Is it just me, or do you think it might be harder to be a mom now than it has ever been before?

I mean, we aren’t watching our kids die from the plague like our foremothers, but we seem to have this huge dilemma glaring at us no matter which way we turn: technology! I love technology for obvious reasons. Who doesn’t? And our kids have access to a wonderful world that we waited almost 3 decades for. But the huge downside is we also have kids who are obese because they don’t do anything “real” anymore. Kids who can’t sit at a restaurant without a screen in their face. I don’t like that. I don’t want that for my kids. I want kids who will know how to create a website and write programs and get a technology-based job later, yes, but I want them to want to play outside now. So I’m raising my kids differently.  

Here are the rules that my family uses when it comes to electronics:

  1. Kids may only have screen time if it is dark, raining/too cold to be outside (always after homework) or if we are on a long car ride. Max 1.5 hours. The only exception is at a friend’s house, where I don’t try to regulate anything. (* note on this later)
  2. Absolutely NO electronics at mealtime. Any meal.

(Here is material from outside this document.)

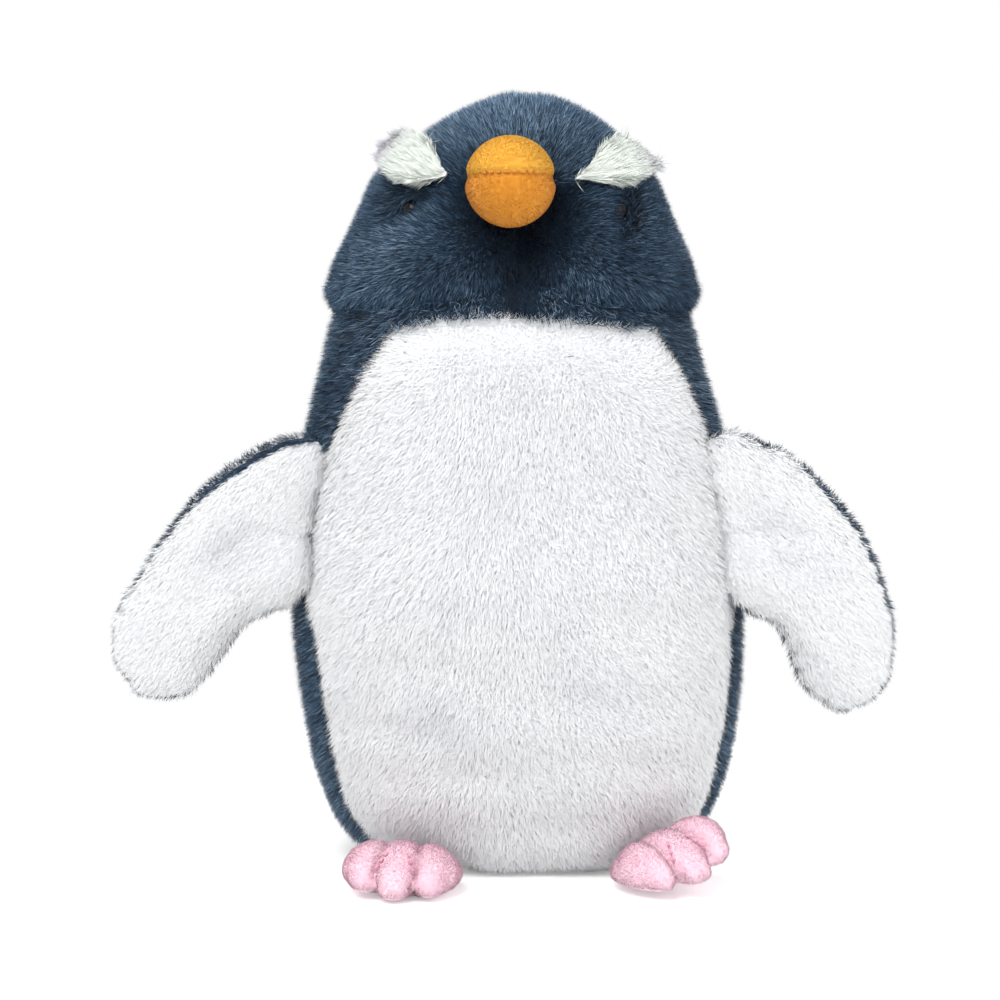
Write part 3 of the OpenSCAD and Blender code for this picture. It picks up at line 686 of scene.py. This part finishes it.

This goes for adults too.
  3. Our kids must ask to use their electronics no matter what.
  4. Our tv is on for 2 hours or fewer per day. And our Directv is shut off March-August when the weather is beautiful. No Hulu, Roku, Netflix or Amazon Prime streaming into the house. It’s just a box of static for half the year.
  5. * Friends’ houses. I am very strict with who my kids spend time with. Because of this, I feel confident that my parenting style matches well with the parents of my kids’ friends. If I can’t be sure the other family will monitor their kid’s electronic content as I do mine, well then my kid can’t go to their house. Once at a friend’s house, I let my electronics time limit slide and let my kids binge play if they want. It’s such a limited amount of time in the grand scheme of things and gets the need out of their systems. They also learn the newest games and strategies from peers.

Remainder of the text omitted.